On Tue, Apr 29, 2003 at 11:33:53AM -0700, Michael Toomim wrote:
> If a hacker gets access to your account, and then you su to root, he'll 
> sniff your password and get root access.  Being a user who periodically 
> logs in as root is just as insecure as being a user who logs in as root.
> 
> Except that in this case, it's actually LESS secure.  Say a hacker gets 
> into my user account.  If I were to login as root from GDM, the hacker 
> would still be trapped in my user account.  But if I *can't* log in as 
> root from GDM, I'll be forced to su to root instead from my user 
> account, and the hacker will get my password (and consequently root access).

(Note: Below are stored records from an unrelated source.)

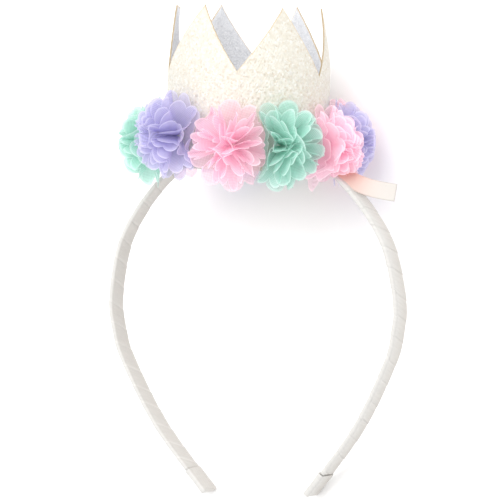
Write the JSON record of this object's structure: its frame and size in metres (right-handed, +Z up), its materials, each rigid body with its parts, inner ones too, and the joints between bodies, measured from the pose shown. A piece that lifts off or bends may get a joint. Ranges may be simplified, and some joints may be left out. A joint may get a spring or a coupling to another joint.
{
  "type": "mini crown headband",
  "caption": "Ribbon-wrapped hair band with a small pointed glitter crown on top, ringed by gathered chiffon flowers, with a plain satin label",
  "frame": {"origin": "On the table under the middle of the bounding box, with the headband lying on its back", "axes": "+X across the head, +Y from the tips of the band towards the crown's points, +Z up off the table, out of the front of the crown"},
  "size_m": [0.1302, 0.193, 0.0901],
  "materials": {
    "satin_ribbon": "ivory white satin ribbon wound round the band",
    "glitter_felt": "ivory chunky glitter outside, silvery lining side inside, golden cut edge",
    "base_felt": "plain ivory felt",
    "label_satin": "bare white woven satin",
    "chiffon_pink": "sheer pink chiffon",
    "chiffon_mint": "sheer mint chiffon",
    "chiffon_lilac": "sheer lilac chiffon"
  },
  "bodies": {
    "root": {"headband": "satin_ribbon", "ribbon_end_left": "satin_ribbon", "ribbon_end_right": "satin_ribbon", "crown": "glitter_felt", "felt_base": "base_felt", "label": "label_satin", "flower_01_pink": "chiffon_pink", "flower_02_mint": "chiffon_mint", "flower_03_pink": "chiffon_pink", "flower_04_lilac": "chiffon_lilac", "flower_05_pink": "chiffon_pink", "flower_06_mint": "chiffon_mint", "flower_07_lilac": "chiffon_lilac", "flower_08_pink": "chiffon_pink", "flower_09_mint": "chiffon_mint", "flower_10_lilac": "chiffon_lilac"}
  },
  "joints": []
}
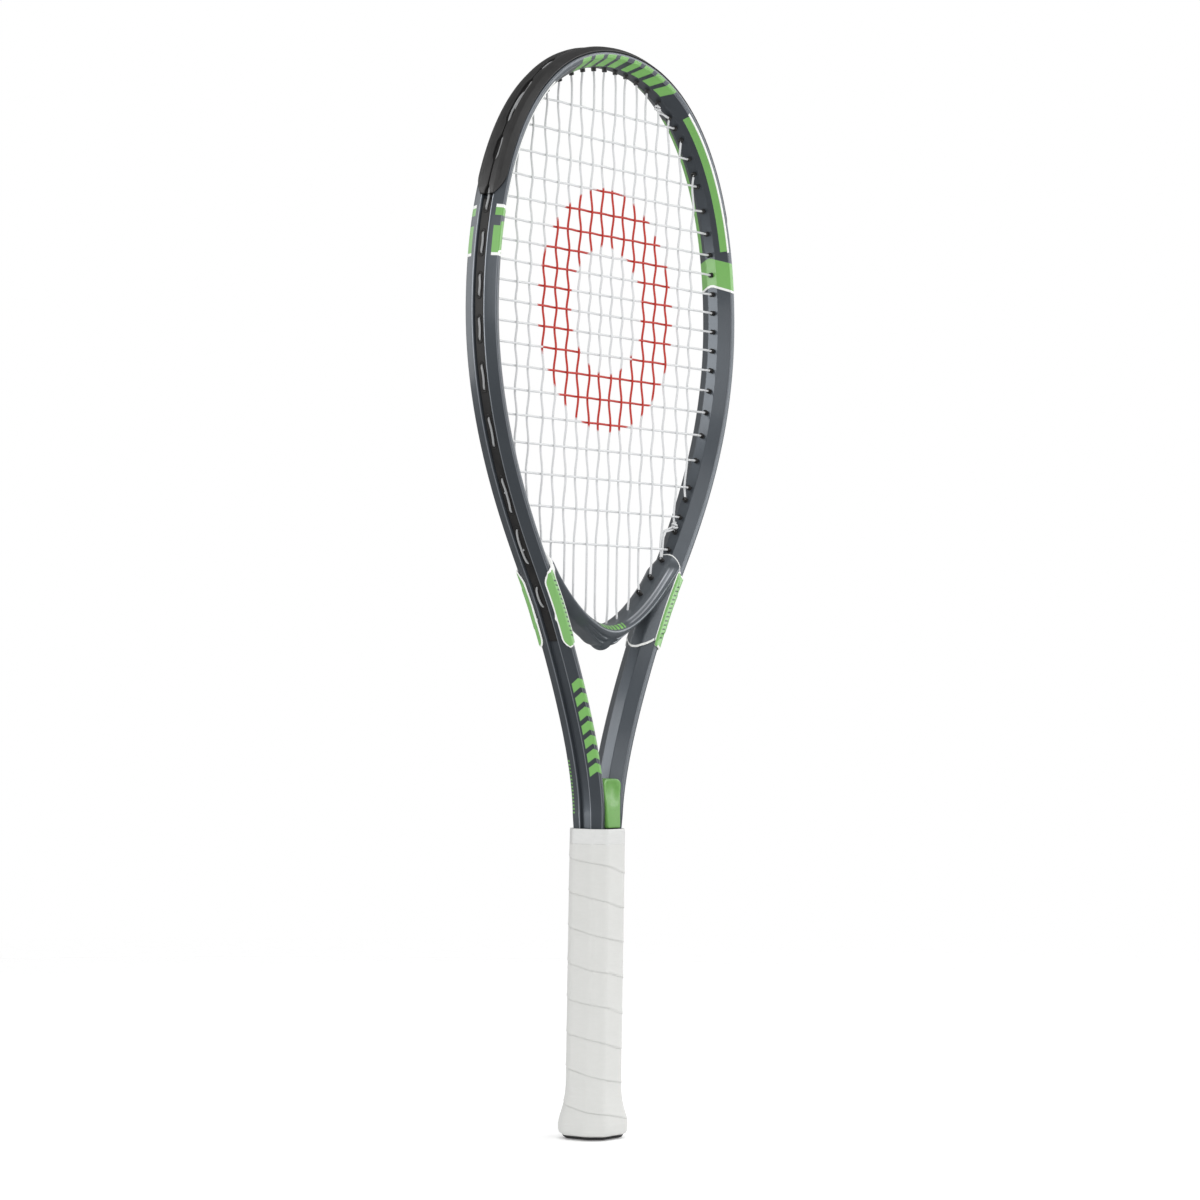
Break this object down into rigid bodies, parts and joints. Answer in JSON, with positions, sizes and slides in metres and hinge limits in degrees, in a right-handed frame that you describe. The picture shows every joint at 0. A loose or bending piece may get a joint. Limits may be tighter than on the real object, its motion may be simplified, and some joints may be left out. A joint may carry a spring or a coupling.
{
  "type": "tennis racket",
  "caption": "Full-size strung tennis racket with an oval head, open throat, plastic throat bridge and a taped eight-sided handle.",
  "frame": {"origin": "middle of the flat end of the butt cap", "axes": "+Z along the racket's axis to the tip, X across the head in the plane of the strings, -Y out of the front of the strings"},
  "size_m": [0.283, 0.0362, 0.6985],
  "materials": {
    "frame_paint": "metallic slate gloss with green and white bands",
    "bridge_plastic": "slate, satin gloss, with green and white edges",
    "grommet_nylon": "moulded black nylon",
    "string": "white synthetic string with a red stencilled ring",
    "wedge_plastic": "green satin plastic",
    "pallet_plastic": "moulded black plastic",
    "steel": "plain steel wire and rivet",
    "butt_plastic": "moulded black plastic",
    "grip": "off-white synthetic leather wrap",
    "finishing_tape": "off-white vinyl tape"
  },
  "bodies": {
    "root": {"frame_tube": "frame_paint", "throat_bridge": "bridge_plastic", "bumper_guard": "grommet_nylon", "grommet_strip_left": "grommet_nylon", "grommet_strip_right": "grommet_nylon", "main_string": "string", "cross_string": "string", "throat_wedge": "wedge_plastic", "handle_half_front": "pallet_plastic", "handle_half_back": "pallet_plastic", "handle_rivet_upper": "steel", "handle_rivet_lower": "steel", "butt_staple_front": "steel", "butt_staple_back": "steel", "butt_cap": "butt_plastic", "butt_cap_door": "butt_plastic", "grip_tape": "grip", "finishing_tape": "finishing_tape"}
  },
  "joints": []
}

This argument has the minor disadvantage of being completely wrong. If a
hacker gets access to your user account, then the system utilities or
kernel etc cannot have been changed to obtain your root password during
the normal utilisation of your system. Your /bin/su or whatever is still
owned by root and there's no way the hacker-as-a-user could modify it to
log or yield you root password. THIS IS THE POINT OF USING YOUR COMPUTER
AS A USER, AND HAVING ALL THIS STUFF OWNED BY ROOT! [1]

Take the other point of view. What if you use root like your normal user
account? The hacker gets access to this by the same means he gets access
to your user account before (probably idiocy in this case?) and not only
can he turn your HDD into a brick, destroy your data, he can also access
the user accounts of all the people on your system, and tap all their
passwords and keypresses for any other systems they use. Now which is
less secure?

Regards,
Rob

[1]: It also prevents the spread of trojan/virus programs between users
on a computer. root holds all the keys to the executables on the system,
and users usually only pass around data. Start doing trivia as root,
then you fuck the system up for everyone the moment one
gnome-lala-daemon listens on a TCP port by mistake and gets buffer
overflowed. Your arguments are completely untenable.